Lou at his arty-est always gives his listeners More, even if it’s more of precisely what they don’t want: the four precisely timed 16-minute sides of unlistenable white noise on 1973’s Metal Machine Music, another two LP’s worth of insults, vitriol, and spleen directed at his audience on 1978’s Take No Prisoners. He’s totally outdone himself this time; The Raven’s two c.d.’s clock in at longer than two hours.

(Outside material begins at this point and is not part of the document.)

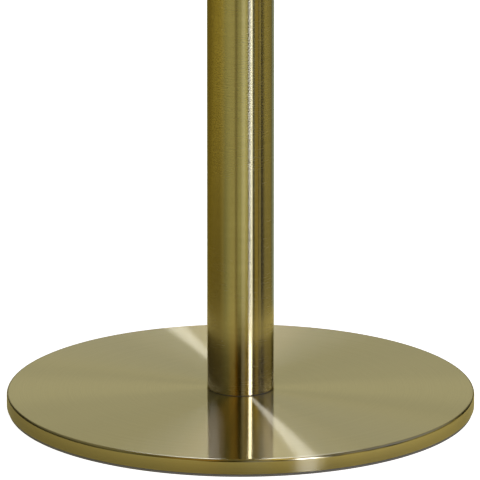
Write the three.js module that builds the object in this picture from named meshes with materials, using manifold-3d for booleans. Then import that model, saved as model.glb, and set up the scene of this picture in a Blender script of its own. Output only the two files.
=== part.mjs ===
// Rope barrier stanchion: a weighted disc base with a thin brass cover, a straight tube clamped to it
// by one full-length tie rod, a four-slot ring that turns under the finial, and a hollow ball finial.
// Millimetres, +Z up, origin on the floor at the centre of the base. The front of the object is -Y.

import * as THREE from 'three';
import { mergeVertices } from 'three/addons/utils/BufferGeometryUtils.js';
import Module from 'manifold-3d';

const wasm = await Module();
wasm.setup();

// ---------------------------------------------------------------- driving dimensions

const INCH = 25.4;
const BASE_R = 7 * INCH;
const TUBE_R = 1 * INCH;
const OVERALL_HEIGHT = 40 * INCH;
const BALL_R = 35;

const BASE_SEGMENTS = 60; // round parts of the base
const POST_SEGMENTS = 32; // round parts of the post and head
const SMALL_SEGMENTS = 24; // rod, nuts and screws

// Base
const RIM_TOP = 14; // height of the cover where its edge starts to turn down
const CROWN = 2.4; // rise of the cover from its edge to its middle
const SHEET = 1.2; // cover sheet thickness
const EDGE_R = 3; // outer radius of the cover's edge
const LIP_BEND = 1.6; // outer radius of the lip turned in under the weight
const LIP_WIDTH = 7.8;
const FOOT_H = 2; // rubber seen under the cover
const FOOT_INSET = 1.2; // of the rubber from the rim
const FOOT_INNER_WIDTH = 4; // rubber inside the groove
const LAND_R = 30; // flat middle of the cover, under the tube
const LAND_Z = RIM_TOP + CROWN;
const COVER_HOLE_R = 23.4;
const FIT_GAP = 0.3; // between a piece and the one that it is nested in
const EASE = 0.5; // broken edge of a turned piece

const WEIGHT_R = BASE_R - SHEET - 0.4;
const WEIGHT_BOTTOM = FOOT_H + SHEET + FIT_GAP;
const BOSS_R = 22.8;
const BOSS_TOP = 31;
const RECESS_R = 20;
const RECESS_TOP = 18;
const GROOVE_IN_R = 162;
const GROOVE_OUT_R = 166;
const GROOVE_DEPTH = 3;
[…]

The album is the soundtrack to a theater piece based on the works of Edgar Allen Poe, originally commissioned by the Thalia Theatre in Hamburg. Which means a large chunk of it is, uh, spoken word, read by the likes of Steve Buscemi and Willem Dafoe (as if to prove there are creepier guys than Lou in Noo Yawk City), Elizabeth Ashley, and Amanda Plummer, to music by Lou. Lou’s band is augmented with horns, strings, David Bowie, Ornette Coleman, and the Five Blind Boys of Alabama. Hal Willner, that most cinematic of record imagineers, co-produced, and his stamp is all over this.
How you respond to this disc will depend a lot on how you feel about 1) spoken word, 2) Poe, and 3) Lou. An interesting listen, surely, but it really doesn’t have much to do with rock ’n’ roll, if that still matters. Think of it as Lou Reed’s NPR album.